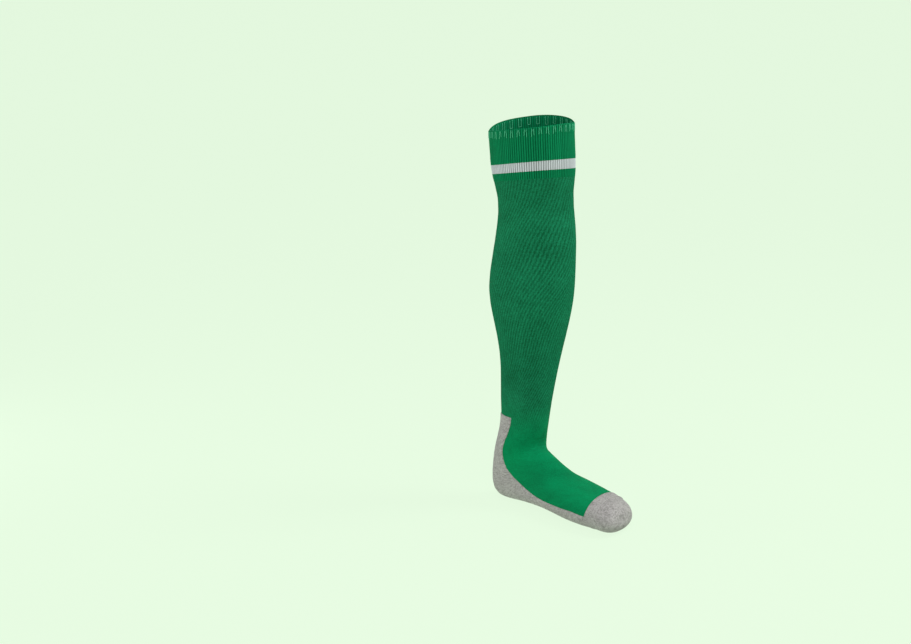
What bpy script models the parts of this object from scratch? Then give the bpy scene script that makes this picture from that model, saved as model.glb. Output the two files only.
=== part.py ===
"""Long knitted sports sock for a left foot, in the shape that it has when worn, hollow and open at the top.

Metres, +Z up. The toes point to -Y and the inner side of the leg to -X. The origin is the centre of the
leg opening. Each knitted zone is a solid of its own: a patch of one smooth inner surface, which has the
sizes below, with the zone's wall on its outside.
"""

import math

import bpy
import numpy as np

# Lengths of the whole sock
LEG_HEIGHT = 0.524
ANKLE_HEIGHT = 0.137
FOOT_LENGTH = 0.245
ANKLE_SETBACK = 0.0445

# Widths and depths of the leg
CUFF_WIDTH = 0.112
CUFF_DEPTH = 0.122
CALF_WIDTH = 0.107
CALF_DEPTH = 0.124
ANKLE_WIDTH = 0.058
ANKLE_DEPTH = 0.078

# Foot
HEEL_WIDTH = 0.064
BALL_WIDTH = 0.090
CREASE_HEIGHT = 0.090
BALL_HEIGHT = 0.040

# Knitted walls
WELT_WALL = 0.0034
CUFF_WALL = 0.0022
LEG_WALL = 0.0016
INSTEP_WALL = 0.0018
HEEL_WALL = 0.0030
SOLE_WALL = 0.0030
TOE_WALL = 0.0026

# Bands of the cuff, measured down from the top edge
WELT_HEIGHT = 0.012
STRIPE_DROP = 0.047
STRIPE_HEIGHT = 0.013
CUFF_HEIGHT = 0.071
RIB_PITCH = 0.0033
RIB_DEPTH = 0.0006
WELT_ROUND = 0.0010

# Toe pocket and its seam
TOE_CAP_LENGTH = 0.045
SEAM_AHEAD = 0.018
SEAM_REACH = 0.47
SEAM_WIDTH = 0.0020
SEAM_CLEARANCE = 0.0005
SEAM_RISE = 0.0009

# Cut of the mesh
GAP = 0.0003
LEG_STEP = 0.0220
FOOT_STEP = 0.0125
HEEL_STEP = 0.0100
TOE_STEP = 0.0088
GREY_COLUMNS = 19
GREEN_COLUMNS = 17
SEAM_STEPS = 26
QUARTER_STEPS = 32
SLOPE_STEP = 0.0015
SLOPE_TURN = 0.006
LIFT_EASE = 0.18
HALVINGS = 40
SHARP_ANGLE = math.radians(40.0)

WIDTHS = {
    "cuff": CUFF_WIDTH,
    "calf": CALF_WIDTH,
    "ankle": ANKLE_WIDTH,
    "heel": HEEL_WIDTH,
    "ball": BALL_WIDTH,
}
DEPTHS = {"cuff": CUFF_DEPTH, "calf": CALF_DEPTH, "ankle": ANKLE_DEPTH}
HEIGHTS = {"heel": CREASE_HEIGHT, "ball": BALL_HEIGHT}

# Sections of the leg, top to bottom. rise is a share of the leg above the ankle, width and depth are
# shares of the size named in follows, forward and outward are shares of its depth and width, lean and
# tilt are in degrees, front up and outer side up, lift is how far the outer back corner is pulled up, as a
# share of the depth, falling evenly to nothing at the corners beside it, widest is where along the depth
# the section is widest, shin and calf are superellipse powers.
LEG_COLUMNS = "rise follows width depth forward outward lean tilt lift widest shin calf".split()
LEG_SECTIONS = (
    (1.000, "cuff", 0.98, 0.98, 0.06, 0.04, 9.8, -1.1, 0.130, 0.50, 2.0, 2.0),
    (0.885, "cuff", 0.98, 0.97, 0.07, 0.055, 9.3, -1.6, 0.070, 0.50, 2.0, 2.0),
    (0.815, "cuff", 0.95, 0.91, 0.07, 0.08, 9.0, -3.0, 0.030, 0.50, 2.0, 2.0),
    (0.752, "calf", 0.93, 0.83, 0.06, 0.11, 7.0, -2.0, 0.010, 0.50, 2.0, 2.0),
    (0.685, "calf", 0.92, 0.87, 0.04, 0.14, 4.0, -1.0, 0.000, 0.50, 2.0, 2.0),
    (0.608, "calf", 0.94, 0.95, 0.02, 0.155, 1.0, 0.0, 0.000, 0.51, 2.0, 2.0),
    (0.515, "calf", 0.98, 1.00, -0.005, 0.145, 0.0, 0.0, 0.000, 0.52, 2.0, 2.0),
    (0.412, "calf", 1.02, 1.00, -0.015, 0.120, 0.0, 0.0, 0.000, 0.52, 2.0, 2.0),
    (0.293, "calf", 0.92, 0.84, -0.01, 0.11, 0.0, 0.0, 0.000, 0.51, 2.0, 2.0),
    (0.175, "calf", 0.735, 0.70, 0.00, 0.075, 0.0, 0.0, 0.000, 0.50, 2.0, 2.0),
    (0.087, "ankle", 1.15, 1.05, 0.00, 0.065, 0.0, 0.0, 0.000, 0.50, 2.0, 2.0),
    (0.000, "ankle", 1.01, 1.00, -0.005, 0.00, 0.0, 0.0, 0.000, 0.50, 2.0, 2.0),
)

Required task
Reproduce the whole listing word for word.

Exercise answer
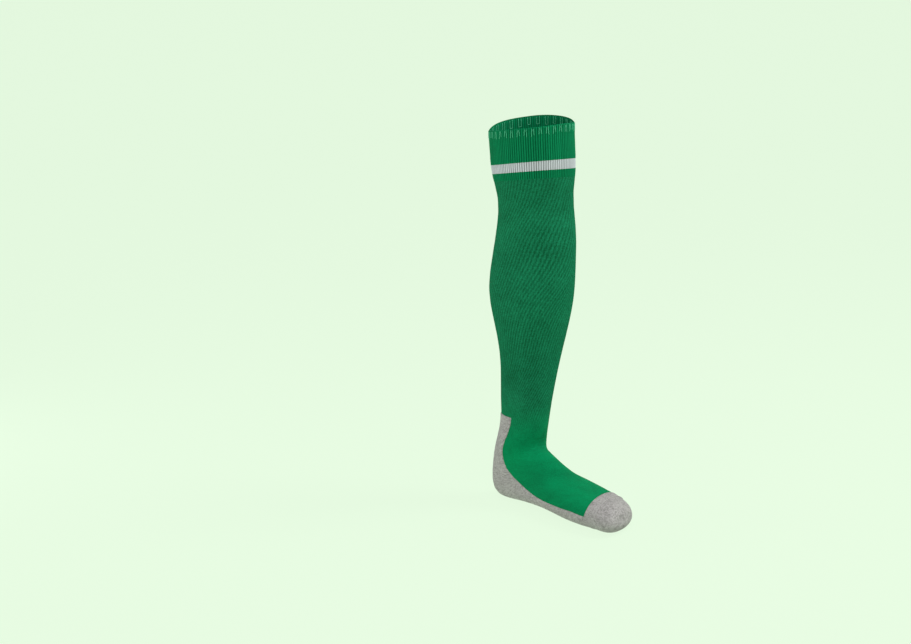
What bpy script models the parts of this object from scratch? Then give the bpy scene script that makes this picture from that model, saved as model.glb. Output the two files only.
=== part.py ===
"""Long knitted sports sock for a left foot, in the shape that it has when worn, hollow and open at the top.

Metres, +Z up. The toes point to -Y and the inner side of the leg to -X. The origin is the centre of the
leg opening. Each knitted zone is a solid of its own: a patch of one smooth inner surface, which has the
sizes below, with the zone's wall on its outside.
"""

import math

import bpy
import numpy as np

# Lengths of the whole sock
LEG_HEIGHT = 0.524
ANKLE_HEIGHT = 0.137
FOOT_LENGTH = 0.245
ANKLE_SETBACK = 0.0445

# Widths and depths of the leg
CUFF_WIDTH = 0.112
CUFF_DEPTH = 0.122
CALF_WIDTH = 0.107
CALF_DEPTH = 0.124
ANKLE_WIDTH = 0.058
ANKLE_DEPTH = 0.078

# Foot
HEEL_WIDTH = 0.064
BALL_WIDTH = 0.090
CREASE_HEIGHT = 0.090
BALL_HEIGHT = 0.040

# Knitted walls
WELT_WALL = 0.0034
CUFF_WALL = 0.0022
LEG_WALL = 0.0016
INSTEP_WALL = 0.0018
HEEL_WALL = 0.0030
SOLE_WALL = 0.0030
TOE_WALL = 0.0026

# Bands of the cuff, measured down from the top edge
WELT_HEIGHT = 0.012
STRIPE_DROP = 0.047
STRIPE_HEIGHT = 0.013
CUFF_HEIGHT = 0.071
RIB_PITCH = 0.0033
RIB_DEPTH = 0.0006
WELT_ROUND = 0.0010

# Toe pocket and its seam
TOE_CAP_LENGTH = 0.045
SEAM_AHEAD = 0.018
SEAM_REACH = 0.47
SEAM_WIDTH = 0.0020
SEAM_CLEARANCE = 0.0005
SEAM_RISE = 0.0009

# Cut of the mesh
GAP = 0.0003
LEG_STEP = 0.0220
FOOT_STEP = 0.0125
HEEL_STEP = 0.0100
TOE_STEP = 0.0088
GREY_COLUMNS = 19
GREEN_COLUMNS = 17
SEAM_STEPS = 26
QUARTER_STEPS = 32
SLOPE_STEP = 0.0015
SLOPE_TURN = 0.006
LIFT_EASE = 0.18
HALVINGS = 40
SHARP_ANGLE = math.radians(40.0)

WIDTHS = {
    "cuff": CUFF_WIDTH,
    "calf": CALF_WIDTH,
    "ankle": ANKLE_WIDTH,
    "heel": HEEL_WIDTH,
    "ball": BALL_WIDTH,
}
DEPTHS = {"cuff": CUFF_DEPTH, "calf": CALF_DEPTH, "ankle": ANKLE_DEPTH}
HEIGHTS = {"heel": CREASE_HEIGHT, "ball": BALL_HEIGHT}

# Sections of the leg, top to bottom. rise is a share of the leg above the ankle, width and depth are
# shares of the size named in follows, forward and outward are shares of its depth and width, lean and
# tilt are in degrees, front up and outer side up, lift is how far the outer back corner is pulled up, as a
# share of the depth, falling evenly to nothing at the corners beside it, widest is where along the depth
# the section is widest, shin and calf are superellipse powers.
LEG_COLUMNS = "rise follows width depth forward outward lean tilt lift widest shin calf".split()
LEG_SECTIONS = (
    (1.000, "cuff", 0.98, 0.98, 0.06, 0.04, 9.8, -1.1, 0.130, 0.50, 2.0, 2.0),
    (0.885, "cuff", 0.98, 0.97, 0.07, 0.055, 9.3, -1.6, 0.070, 0.50, 2.0, 2.0),
    (0.815, "cuff", 0.95, 0.91, 0.07, 0.08, 9.0, -3.0, 0.030, 0.50, 2.0, 2.0),
    (0.752, "calf", 0.93, 0.83, 0.06, 0.11, 7.0, -2.0, 0.010, 0.50, 2.0, 2.0),
    (0.685, "calf", 0.92, 0.87, 0.04, 0.14, 4.0, -1.0, 0.000, 0.50, 2.0, 2.0),
    (0.608, "calf", 0.94, 0.95, 0.02, 0.155, 1.0, 0.0, 0.000, 0.51, 2.0, 2.0),
    (0.515, "calf", 0.98, 1.00, -0.005, 0.145, 0.0, 0.0, 0.000, 0.52, 2.0, 2.0),
    (0.412, "calf", 1.02, 1.00, -0.015, 0.120, 0.0, 0.0, 0.000, 0.52, 2.0, 2.0),
    (0.293, "calf", 0.92, 0.84, -0.01, 0.11, 0.0, 0.0, 0.000, 0.51, 2.0, 2.0),
    (0.175, "calf", 0.735, 0.70, 0.00, 0.075, 0.0, 0.0, 0.000, 0.50, 2.0, 2.0),
    (0.087, "ankle", 1.15, 1.05, 0.00, 0.065, 0.0, 0.0, 0.000, 0.50, 2.0, 2.0),
    (0.000, "ankle", 1.01, 1.00, -0.005, 0.00, 0.0, 0.0, 0.000, 0.50, 2.0, 2.0),
)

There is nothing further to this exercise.